The Institute for Transuranium Elements (ITU) is a nuclear research institute in Karlsruhe, Germany. The ITU is one of the seven institutes of the Joint Research Centre, a Directorate-General of the European Commission. The ITU has about 300 staff. Its specialists have access to an extensive range of advanced facilities, many unavailable elsewhere in Europe.
The mission of ITU is to provide the scientific foundation for the protection of the European citizen against risks associated with the handling and storage of highly radioactive material. ITU's prime objectives are to serve as a reference centre for basic actinide research, to contribute to an effective safety and safeguards system for the nuclear fuel cycle, and to study technological and medical applications of radionuclides/actinides.
Normally entry for visitors to the ITU is by prior invitation only for security reasons; a person wishing to enter the site as a visitor will be required to hand over their passport, before passing through a combined metal and radiation detector. The details of the devices used to test visitors for radioactive and nuclear materials are not public knowledge (for security reasons). Also on entry visitors are subject to a search by a security officer. All bags are examined using an x-ray machine similar to that used in an airport.
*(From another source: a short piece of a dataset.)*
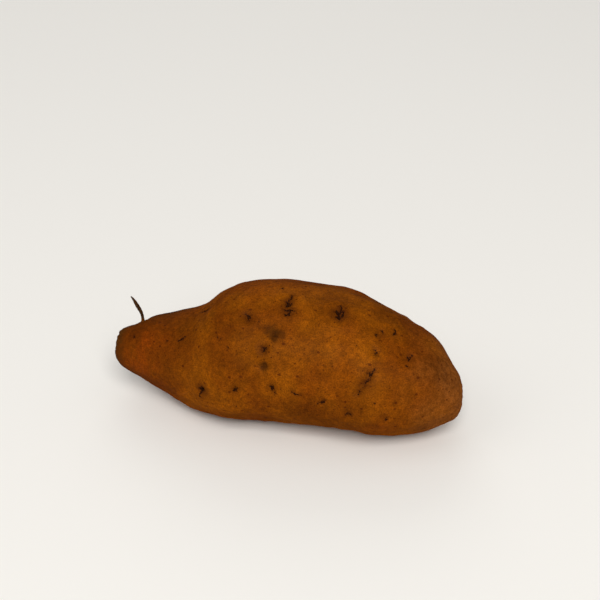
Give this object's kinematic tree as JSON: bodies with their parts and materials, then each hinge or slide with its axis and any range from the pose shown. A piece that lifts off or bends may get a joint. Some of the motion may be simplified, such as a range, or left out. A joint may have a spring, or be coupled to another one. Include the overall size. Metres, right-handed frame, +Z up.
{
  "type": "sweet potato",
  "caption": "Whole raw sweet potato lying on its side, with a blunt neck, a fat body, shallow eyes and a few short rootlets.",
  "frame": {"origin": "middle of the footprint of the whole tuber, on the surface that it lies on", "axes": "+X along the tuber from its blunt neck to its root end, +Y to the back, +Z up"},
  "size_m": [0.181, 0.079, 0.07],
  "materials": {
    "skin": "satin, orange-brown skin with dark eyes"
  },
  "bodies": {
    "root": {"tuber": "skin"}
  },
  "joints": []
}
The work of the ITU can be divided into a series of smaller activities.
A cancer treatment involving the production of antibodies bearing alpha particle-emitting radioisotopes which bind to cancer cells. The idea is to create a "magic bullet" which will seek and destroy cancer wherever it is hidden within the body. This treatment has reached clinical trials.
Bismuth-213 is one of the isotopes which has been used: this is made by the alpha decay of actinium-225, which in turn is made by the irradiation of radium-226 with a cyclotron.